I thought perhaps I’d randomly spice up your life and let you learn about obscure people in history. Okay, so they’re my ancestors, and maybe I’m the only one who finds them interesting at all, but here goes:
Claes Corneliszen Swits (1580-1641)
Claes was the first wheelwright in New York City (then called New Amsterdam)
The wheelwright was, by several accounts, a harmless and well-liked old man. He knew many Indians by name. It wouldn’t have surprised him in the least, one day in August of 1641, precisely as Adriaen van der Donck was settling into his duties as scout of Rensselaerswyck, to find a twenty-seven-year-old Wickquasgeck Indian at his door with a few furs slung over his shoulder, who said he was interested in trading them for some duffel cloth. Claes knew the young man: he lived in a village to the northeast of the island, and had worked for a time for Claes’s son. The wheelwright invited him in out of the August sun, gave him something to eat and drink.
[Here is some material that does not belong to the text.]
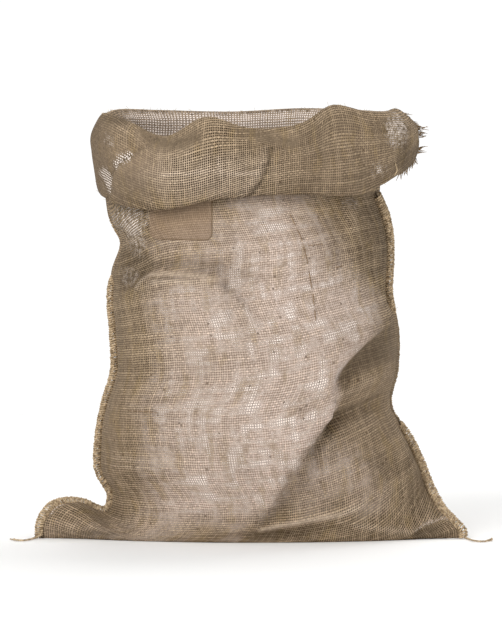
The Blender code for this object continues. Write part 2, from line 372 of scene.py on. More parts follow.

And as the old man bent over the chest in which he kept his goods for trade, the young Wickquasgeck – who is unnamed in the records, which is unfortunate since he was at the center of what would beome a major event in the life of the colony – in a seemingly unpremeditated act, reached for an ax that Claes Swits had leaning against the wall, raised it high, and cut off the old man’s head.
Then he left.
As seemingly random as the murder was, there was an inevitability to it. The Indian had no quarrel with Swits, but fifteen years before, in 1626, around the time that Peter Minuit had purchased the island, a small group of Wickquasgeck Indians had ventured south to trade furs and were set upon by some Europeans, robbed, and murdered – all except a twelve-year-old boy, who had escaped. For fifteen years he had nursed his revenge, as the Europeans increased in numbers and spread out slowly over the island, and then it erupted when he killed Swits, perhaps surprising even himself.
Claes Swits was my ancestor, and this is just one example of startling history that can be found when you research your family tree.